▶ _Available data_
=-=-=-=-=

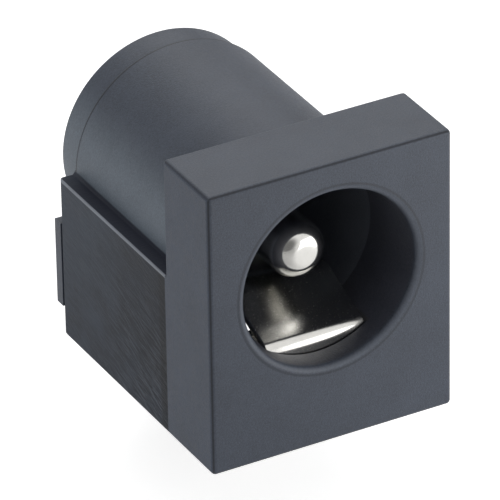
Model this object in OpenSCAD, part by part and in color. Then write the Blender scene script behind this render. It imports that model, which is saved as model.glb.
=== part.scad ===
// Right-angle DC barrel jack for a printed circuit board, in millimetres.
// X runs across the width, Y from the front face to the rear, Z up from the board.
// Origin: on the board seat, under the plug axis, in the plane of the front face.

/* [Flange] */

// width of the front flange and of the base
flange_w = 9; // [8.8:0.1:9.4]
// height of the front flange above the board
flange_h = 10.4; // [10.2:0.1:11]
// depth of the front flange
flange_d = 3.05; // [2.9:0.05:3.5]
// rounding of the outer edges of flange and base
edge_r = 0.16; // [0.12:0.02:0.2]

/* [Barrel] */

// height of the plug axis above the board
axis_h = 6.1; // [6:0.05:6.3]
// bore that takes the plug
bore_d = 6.4; // [6.3:0.1:6.5]
// rounding where the bore meets the front face
lip_r = 0.22; // [0.15:0.01:0.25]
// outside of the barrel behind the flange
barrel_d = 7.8; // [7.7:0.1:7.9]
// front face to the rear end of the moulded body
body_l = 10.5; // [10.3:0.1:11]
// rounding of the barrel's rear rim
rim_r = 0.1; // [0.05:0.01:0.12]

/* [Base] */

// flat shoulders beside the barrel above the board
shoulder_z = 6.05; // [5.9:0.05:6.2]
// fillet where barrel and shoulder meet
root_r = 0.15; // [0.1:0.01:0.2]

/* [Rear cap] */

// diameter of the round part of the rear cap
cap_d = 7.5; // [7.3:0.02:7.6]
// thickness of the round part of the rear cap
cap_l = 1.2; // [1.15:0.05:1.4]
// rounding of the cap's rear edge
cap_edge = 0.08; // [0.05:0.01:0.15]
// thickness of the cross plate under the round part
plate_l = 0.5; // [0.45:0.01:0.55]
// underside of the cross plate above the board
plate_z0 = 1.1; // [0.95:0.05:1.2]
// top of the cross plate above the board
plate_z1 = 4.3; // [4.1:0.05:4.4]
// length of the spigot that closes the bore
spigot_l = 0.6; // [0.5:0.05:0.7]

/* [Centre pin] */

// diameter of the centre pin
pin_d = 2; // [1.9:0.05:2]
// tip of the pin behind the front face
pin_recess = 1.75; // [1.7:0.05:2]
// rounding of the pin's nose
nose_r = 0.7; // [0.6:0.05:0.75]
// shank that passes through cap and terminal
shank_d = 1.4; // [1.3:0.1:1.5]
// height of the riveted head
rivet_h = 0.2; // [0.15:0.05:0.22]

/* [Contacts] */

// strip thickness of spring and switch contact
strip_t = 0.3; // [0.25:0.05:0.3]
// width of the spring leaf
leaf_w = 3.7; // [3.5:0.1:3.7]
// front of the spring's riser behind the front face
leaf_y = 1.05; // [1.05:0.05:1.2]
// height of the spring's top front bend centre
leaf_z = 3.15; // [3.1:0.05:3.2]
// slope of the leaf's ramp in degrees
ramp_a = 22; // [20:0.5:23]
// length of the leaf's ramp
ramp_l = 2.05; // [1.8:0.05:2.2]
// inside radius of the strip's bends
bend_r = 0.15; // [0.15:0.05:0.2]
// top of the spring's base strip above the board
base_z = 1.1; // [1:0.05:1.2]
// sheet thickness of the rear terminal
term_t = 0.4; // [0.35:0.05:0.4]
// width of the rear terminal
term_w = 2.1; // [2:0.1:2.2]
// top of the rear terminal above the plug axis
term_rise = 1.3; // [1.2:0.05:1.4]
// length of the solder tails under the board seat
tail_l = 3.5; // [3:0.1:3.8]
// width of the solder tails
tail_w = 1.6; // [1.4:0.1:1.6]

/* [Hidden] */
bore_r = bore_d / 2;
barrel_r = barrel_d / 2;
cap_r = cap_d / 2;
pin_r = pin_d / 2;
half_w = flange_w / 2;
fit_gap = 0.03;                       // clearance between assembled pieces
slot_gap = 0.1;                       // clearance of the slots round the contacts
cut = 1;                              // how far a cut runs past the face it opens
spigot_y = body_l - spigot_l;         // front of the spigot, where the pin's shoulder sits
plate_y = body_l + plate_l;           // rear of the cross plate
cap_y = body_l + cap_l;               // rear of the whole cap
root_z = shoulder_z + root_r - 0.01;  // centre of the fillet's arc, sunk a little into both faces
root_x = sqrt(pow(barrel_r + root_r - 0.01, 2) - pow(root_z - axis_h, 2));
term_y = plate_y + term_t;            // rear of the terminal sheet
slot_y0 = leaf_y - 0.05;              // front end of the spring slot
slot_x = leaf_w / 2 + slot_gap;       // half width of the spring slot
wing_x = leaf_w / 2 + 0.35;           // half width of the base strip's wings
wing_y0 = 2;
wing_y1 = 5.6;
bend_o = bend_r + strip_t;            // outside radius of the strip's bends
pad_z = 3;                            // top of the leaf's free end, underside of the switch arm
pad_y = 8.8;                          // free end of the leaf
slot_y1 = pad_y + 0.4;                // rear end of the spring slot
arch_r = 1.5;                         // outside radius of the leaf's hump
fall_a = 22;                          // slope of the leaf behind the hump
arm_x0 = 1.2;                         // inner end of the switch arm
arm_y = 8.35;                         // middle of the switch contact
arm_w = 0.8;
blade_w = 1.2;
blade_z = 2.4;                        // top of the blade behind the switch arm
switch_w = 1;                         // width of the switch contact's tail
pocket_x = 3.7;                       // outer wall of the switch pocket
tip_h = 0.6;                          // taper at the end of each solder tail
foot_r = 0.7;                         // bend where the leaf levels out at its free end
tail_y = 6.25;                        // rear face of the spring's solder tail

$fn = 64;

// cylinder along +Y on the plug axis
module bar_y(y0, y1, r) {
  translate([0, y0, axis_h]) rotate([-90, 0, 0]) cylinder(h = y1 - y0, r = r);
}

// cylinder on the plug axis with its rear rim rounded
module rimmed_bar(y0, y1, r, rim) {
  bar_y(y0, y1 - rim, r);
  bar_y(y0, y1, r - rim);
  translate([0, y1 - rim, axis_h]) rotate([-90, 0, 0]) rotate_extrude($fn = 96)
    translate([r - rim, 0]) intersection() { circle(rim, $fn = 32); square(rim); }
}

// rectangle from its lower left corner, with rounded corners
module round_rect(w, h, r) {
  translate([r, 0]) square([w - 2 * r, h]);
  translate([0, r]) square([w, h - 2 * r]);
  for (x = [r, w - r], y = [r, h - r]) translate([x, y]) circle(r, $fn = 32);
}

// block centred on X, with all edges rounded
module round_block(w, y0, y1, z0, z1, r) {
  intersection() {
    translate([-w / 2, y0, z0]) linear_extrude(z1 - z0) round_rect(w, y1 - y0, r);
    translate([-w / 2, y1, z0]) rotate([90, 0, 0]) linear_extrude(y1 - y0) round_rect(w, z1 - z0, r);
    translate([-w / 2, y0, z0]) rotate([90, 0, 90]) linear_extrude(w) round_rect(y1 - y0, z1 - z0, r);
  }
}

// rounded mouth of the bore, as the solid to take away
module bore_lip() {
  translate([0, 0, axis_h]) rotate([-90, 0, 0]) rotate_extrude($fn = 96) difference() {
    translate([bore_r - 0.1, -0.1]) square([lip_r + 0.1, lip_r + 0.1]);
    translate([bore_r + lip_r, lip_r]) circle(lip_r, $fn = 32);
  }
}

// fillet between barrel and shoulder on the +X side
module root_fillet() {
  translate([0, body_l, 0]) rotate([90, 0, 0]) linear_extrude(body_l - flange_d + 0.1) difference() {
    translate([barrel_r - 0.4, shoulder_z - 0.1])
      square([root_x - barrel_r + 0.4, root_z - shoulder_z + 0.1]);
    translate([root_x, root_z]) circle(root_r, $fn = 48);
  }
}

// flange, barrel and base in one moulding
module housing() {
  color("#4b4f59") difference() {
    union() {
      round_block(flange_w, 0, flange_d, 0, flange_h, edge_r);
      rimmed_bar(flange_d - 0.5, body_l, barrel_r, rim_r);
      intersection() {
        round_block(flange_w, flange_d - 3 * edge_r, body_l, 0, shoulder_z + cut, edge_r);
        translate([-half_w, 0, 0]) cube([flange_w, body_l, shoulder_z]);
      }
      for (m = [0, 1]) mirror([m, 0, 0]) root_fillet();
    }
    bar_y(-cut, body_l + cut, bore_r);
    bore_lip();
    // slot for the leaf, from the bore to the underside
    translate([-slot_x, slot_y0, -cut]) cube([2 * slot_x, slot_y1 - slot_y0, axis_h - cut]);
    // wider seat for the wings of the base strip
    translate([-wing_x, wing_y0 - slot_gap, -cut])
      cube([2 * wing_x, wing_y1 - wing_y0 + 2 * slot_gap, base_z + cut]);
    // pocket for the switch contact
    translate([0, arm_y - blade_w / 2 - slot_gap, -cut])
      cube([pocket_x, blade_w + 2 * slot_gap, pad_z + strip_t + cut]);
  }
}

// round cap with a cross plate and a spigot in the bore
module rear_cap() {
  color("#565a63") difference() {
    union() {
      bar_y(spigot_y, body_l + 0.2, bore_r - fit_gap);
      rimmed_bar(body_l, cap_y, cap_r, cap_edge);
      translate([-half_w, body_l, plate_z0]) cube([flange_w, plate_l, plate_z1 - plate_z0]);
    }
    bar_y(spigot_y - cut, cap_y + cut, shank_d / 2 + fit_gap);
    // channel for the terminal
    translate([-term_w / 2 - slot_gap, plate_y, -cut])
      cube([term_w + 2 * slot_gap, cap_l, axis_h + term_rise + slot_gap + cut]);
  }
}

// turned pin with a round nose, riveted behind the terminal
module centre_pin() {
  color("#c9cbcd") {
    bar_y(pin_recess + nose_r, spigot_y, pin_r);
    bar_y(pin_recess, pin_recess + nose_r + 0.1, pin_r - nose_r);
    translate([0, pin_recess + nose_r, axis_h]) rotate([90, 0, 0]) rotate_extrude($fn = 96)
      translate([pin_r - nose_r, 0]) intersection() { circle(nose_r, $fn = 48); square(nose_r); }
    bar_y(spigot_y - 0.5, term_y + 0.1, shank_d / 2);
    bar_y(term_y, term_y + rivet_h, pin_r);
  }
}

// flat blade with a solder tail, front view outline
module tail_outline(w, z_top, w_top, z_step) {
  polygon([[-w_top / 2, z_top], [w_top / 2, z_top], [w_top / 2, z_step], [w / 2, z_step],
    [w / 2, tip_h - tail_l], [w / 4, -tail_l], [-w / 4, -tail_l], [-w / 2, tip_h - tail_l],
    [-w / 2, z_step], [-w_top / 2, z_step]]);
}

// rear terminal of the centre pin
module pin_terminal() {
  color("#c3c4c2") difference() {
    translate([0, term_y, 0]) rotate([90, 0, 0]) linear_extrude(term_t)
      tail_outline(tail_w, axis_h + term_rise, term_w, 0);
    bar_y(plate_y - cut, term_y + cut, shank_d / 2 + fit_gap);
  }
}

// points of an arc from one angle to another
function arc(c, r, a0, a1, n) =
  [for (i = [0 : n]) let (a = a0 + (a1 - a0) * i / n) c + r * [cos(a), sin(a)]];

c_low = [leaf_y + bend_o, base_z - strip_t + bend_o];
c_top = [leaf_y + bend_o, leaf_z];
q_ramp = c_top + bend_o * [-sin(ramp_a), cos(ramp_a)] + ramp_l * [cos(ramp_a), sin(ramp_a)];
c_arch = q_ramp + arch_r * [sin(ramp_a), -cos(ramp_a)];
p_fall = c_arch + arch_r * [sin(fall_a), cos(fall_a)];
c_foot_z = pad_z + foot_r;
fall_l = (p_fall[1] - c_foot_z + foot_r * cos(fall_a)) / sin(fall_a);
c_foot = [p_fall[0] + fall_l * cos(fall_a) + foot_r * sin(fall_a), c_foot_z];

// one bent strip in side view: base, riser, ramp, hump, fall and free end
module leaf_profile() {
  polygon(concat(
    [[wing_y0 + 0.2, base_z - strip_t]],
    arc(c_low, bend_o, 270, 180, 8),
    arc(c_top, bend_o, 180, 90 + ramp_a, 8),
    arc(c_arch, arch_r, 90 + ramp_a, 90 - fall_a, 10),
    arc(c_foot, foot_r, 270 - fall_a, 270, 4),
    [[pad_y, pad_z], [pad_y, pad_z - strip_t]],
    arc(c_foot, foot_r + strip_t, 270, 270 - fall_a, 4),
    arc(c_arch, arch_r - strip_t, 90 - fall_a, 90 + ramp_a, 10),
    arc(c_top, bend_r, 90 + ramp_a, 180, 8),
    arc(c_low, bend_r, 180, 270, 8),
    [[wing_y0 + 0.2, base_z]]));
}

// strip that turns down from a level run, in side view: end of the run, top height, foot height
module down_profile(x0, x1, z1, z0) {
  c = [x1 - bend_o, z1 - bend_o];
  polygon(concat([[x0, z1]], arc(c, bend_o, 90, 0, 8), [[x1, z0], [x1 - strip_t, z0]],
    arc(c, bend_r, 0, 90, 8), [[x0, z1 - strip_t]]));
}

// bent strip: solder tail, base with wings, riser and sprung leaf
module sleeve_spring() {
  color("#cfcfca") {
    translate([-leaf_w / 2, 0, 0]) rotate([90, 0, 90]) linear_extrude(leaf_w) leaf_profile();
    translate([-wing_x, wing_y0, base_z - strip_t]) cube([2 * wing_x, wing_y1 - wing_y0, strip_t]);
    translate([-tail_w / 2, 0, 0]) rotate([90, 0, 90]) linear_extrude(tail_w)
      down_profile(wing_y1 - 0.2, tail_y, base_z, -1);
    translate([0, tail_y, 0]) rotate([90, 0, 0]) linear_extrude(strip_t)
      tail_outline(tail_w, 0.3, tail_w, 0);
  }
}

// fixed contact above the leaf's free end, with its own solder tail
module switch_contact() {
  color("#c8c7c0") {
    translate([0, arm_y + arm_w / 2, 0]) rotate([90, 0, 0]) linear_extrude(arm_w)
      down_profile(arm_x0, pocket_x, pad_z + strip_t, 2);
    translate([pocket_x - strip_t, arm_y, 0]) rotate([90, 0, 90]) linear_extrude(strip_t)
      tail_outline(switch_w, blade_z, blade_w, 0);
  }
}

housing();
rear_cap();
centre_pin();
pin_terminal();
sleeve_spring();
switch_contact();
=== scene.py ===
import math

import bmesh
import bpy
from mathutils import Matrix, Vector


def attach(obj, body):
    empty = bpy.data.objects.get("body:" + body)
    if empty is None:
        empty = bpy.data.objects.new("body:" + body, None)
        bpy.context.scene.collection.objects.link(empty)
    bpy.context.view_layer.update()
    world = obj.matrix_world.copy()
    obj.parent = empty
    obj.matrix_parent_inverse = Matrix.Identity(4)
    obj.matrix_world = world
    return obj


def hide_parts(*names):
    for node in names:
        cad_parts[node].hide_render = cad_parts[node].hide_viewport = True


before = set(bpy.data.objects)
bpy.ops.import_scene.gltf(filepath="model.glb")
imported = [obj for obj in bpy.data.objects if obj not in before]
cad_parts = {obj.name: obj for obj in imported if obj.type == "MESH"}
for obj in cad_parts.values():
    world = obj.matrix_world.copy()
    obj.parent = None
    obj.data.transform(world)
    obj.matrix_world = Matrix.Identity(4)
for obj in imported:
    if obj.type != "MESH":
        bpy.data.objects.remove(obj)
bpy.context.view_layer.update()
mm = 0.001
print("frame loaded:", ", ".join(sorted(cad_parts)))


# node helpers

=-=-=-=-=

▶ _Written request_
Starting at the line that contains "own solder tail", output each remaining line of the listing, the last line included, exactly as it appears.

▶ _Result for this task_
// fixed contact above the leaf's free end, with its own solder tail
module switch_contact() {
  color("#c8c7c0") {
    translate([0, arm_y + arm_w / 2, 0]) rotate([90, 0, 0]) linear_extrude(arm_w)
      down_profile(arm_x0, pocket_x, pad_z + strip_t, 2);
    translate([pocket_x - strip_t, arm_y, 0]) rotate([90, 0, 90]) linear_extrude(strip_t)
      tail_outline(switch_w, blade_z, blade_w, 0);
  }
}

housing();
rear_cap();
centre_pin();
pin_terminal();
sleeve_spring();
switch_contact();
=== scene.py ===
import math

import bmesh
import bpy
from mathutils import Matrix, Vector


def attach(obj, body):
    empty = bpy.data.objects.get("body:" + body)
    if empty is None:
        empty = bpy.data.objects.new("body:" + body, None)
        bpy.context.scene.collection.objects.link(empty)
    bpy.context.view_layer.update()
    world = obj.matrix_world.copy()
    obj.parent = empty
    obj.matrix_parent_inverse = Matrix.Identity(4)
    obj.matrix_world = world
    return obj


def hide_parts(*names):
    for node in names:
        cad_parts[node].hide_render = cad_parts[node].hide_viewport = True


before = set(bpy.data.objects)
bpy.ops.import_scene.gltf(filepath="model.glb")
imported = [obj for obj in bpy.data.objects if obj not in before]
cad_parts = {obj.name: obj for obj in imported if obj.type == "MESH"}
for obj in cad_parts.values():
    world = obj.matrix_world.copy()
    obj.parent = None
    obj.data.transform(world)
    obj.matrix_world = Matrix.Identity(4)
for obj in imported:
    if obj.type != "MESH":
        bpy.data.objects.remove(obj)
bpy.context.view_layer.update()
mm = 0.001
print("frame loaded:", ", ".join(sorted(cad_parts)))


# node helpers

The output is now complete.